## STATED GOAL
Give the data below again, word for word.

---

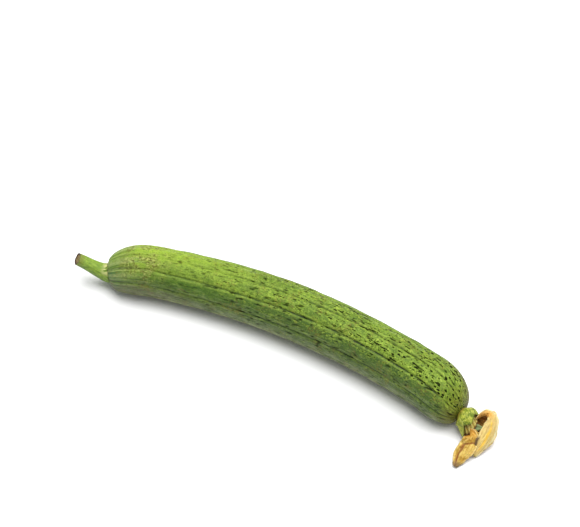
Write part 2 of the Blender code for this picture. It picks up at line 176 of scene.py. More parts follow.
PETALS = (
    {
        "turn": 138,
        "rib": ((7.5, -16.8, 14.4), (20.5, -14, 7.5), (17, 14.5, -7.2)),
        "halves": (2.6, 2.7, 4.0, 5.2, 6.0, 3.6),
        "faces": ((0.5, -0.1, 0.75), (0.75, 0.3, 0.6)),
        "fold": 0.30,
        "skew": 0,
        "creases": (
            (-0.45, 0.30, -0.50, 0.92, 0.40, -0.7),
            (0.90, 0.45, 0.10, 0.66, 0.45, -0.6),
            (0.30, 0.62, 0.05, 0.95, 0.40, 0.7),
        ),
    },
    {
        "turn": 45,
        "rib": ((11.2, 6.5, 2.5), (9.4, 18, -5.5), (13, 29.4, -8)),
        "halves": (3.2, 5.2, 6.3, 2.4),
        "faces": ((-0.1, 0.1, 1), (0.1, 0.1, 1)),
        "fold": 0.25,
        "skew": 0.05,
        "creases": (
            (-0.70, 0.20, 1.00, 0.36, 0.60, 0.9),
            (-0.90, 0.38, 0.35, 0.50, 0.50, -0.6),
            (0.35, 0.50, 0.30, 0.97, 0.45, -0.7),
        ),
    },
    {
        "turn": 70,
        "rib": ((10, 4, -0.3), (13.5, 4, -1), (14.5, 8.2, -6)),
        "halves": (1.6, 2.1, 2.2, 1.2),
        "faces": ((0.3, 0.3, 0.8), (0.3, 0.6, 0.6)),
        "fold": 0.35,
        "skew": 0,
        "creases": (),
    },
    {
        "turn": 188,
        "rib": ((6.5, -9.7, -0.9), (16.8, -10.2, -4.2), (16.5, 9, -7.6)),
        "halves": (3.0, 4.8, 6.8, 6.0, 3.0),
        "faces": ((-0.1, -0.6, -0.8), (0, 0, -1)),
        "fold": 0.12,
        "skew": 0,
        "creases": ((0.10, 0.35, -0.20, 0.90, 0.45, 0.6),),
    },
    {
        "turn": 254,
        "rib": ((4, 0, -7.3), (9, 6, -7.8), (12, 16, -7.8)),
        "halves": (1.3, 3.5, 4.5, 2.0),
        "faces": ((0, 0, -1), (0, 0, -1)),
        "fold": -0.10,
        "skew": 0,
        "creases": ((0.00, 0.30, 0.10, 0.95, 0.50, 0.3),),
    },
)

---

## COMPLETED EXERCISE
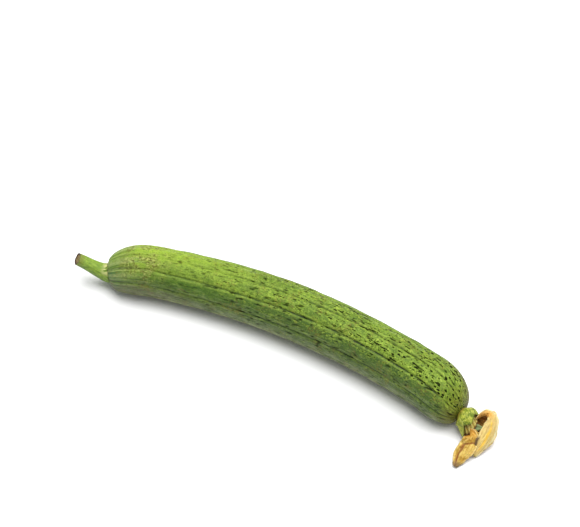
Write part 2 of the Blender code for this picture. It picks up at line 176 of scene.py. More parts follow.
PETALS = (
    {
        "turn": 138,
        "rib": ((7.5, -16.8, 14.4), (20.5, -14, 7.5), (17, 14.5, -7.2)),
        "halves": (2.6, 2.7, 4.0, 5.2, 6.0, 3.6),
        "faces": ((0.5, -0.1, 0.75), (0.75, 0.3, 0.6)),
        "fold": 0.30,
        "skew": 0,
        "creases": (
            (-0.45, 0.30, -0.50, 0.92, 0.40, -0.7),
            (0.90, 0.45, 0.10, 0.66, 0.45, -0.6),
            (0.30, 0.62, 0.05, 0.95, 0.40, 0.7),
        ),
    },
    {
        "turn": 45,
        "rib": ((11.2, 6.5, 2.5), (9.4, 18, -5.5), (13, 29.4, -8)),
        "halves": (3.2, 5.2, 6.3, 2.4),
        "faces": ((-0.1, 0.1, 1), (0.1, 0.1, 1)),
        "fold": 0.25,
        "skew": 0.05,
        "creases": (
            (-0.70, 0.20, 1.00, 0.36, 0.60, 0.9),
            (-0.90, 0.38, 0.35, 0.50, 0.50, -0.6),
            (0.35, 0.50, 0.30, 0.97, 0.45, -0.7),
        ),
    },
    {
        "turn": 70,
        "rib": ((10, 4, -0.3), (13.5, 4, -1), (14.5, 8.2, -6)),
        "halves": (1.6, 2.1, 2.2, 1.2),
        "faces": ((0.3, 0.3, 0.8), (0.3, 0.6, 0.6)),
        "fold": 0.35,
        "skew": 0,
        "creases": (),
    },
    {
        "turn": 188,
        "rib": ((6.5, -9.7, -0.9), (16.8, -10.2, -4.2), (16.5, 9, -7.6)),
        "halves": (3.0, 4.8, 6.8, 6.0, 3.0),
        "faces": ((-0.1, -0.6, -0.8), (0, 0, -1)),
        "fold": 0.12,
        "skew": 0,
        "creases": ((0.10, 0.35, -0.20, 0.90, 0.45, 0.6),),
    },
    {
        "turn": 254,
        "rib": ((4, 0, -7.3), (9, 6, -7.8), (12, 16, -7.8)),
        "halves": (1.3, 3.5, 4.5, 2.0),
        "faces": ((0, 0, -1), (0, 0, -1)),
        "fold": -0.10,
        "skew": 0,
        "creases": ((0.00, 0.30, 0.10, 0.95, 0.50, 0.3),),
    },
)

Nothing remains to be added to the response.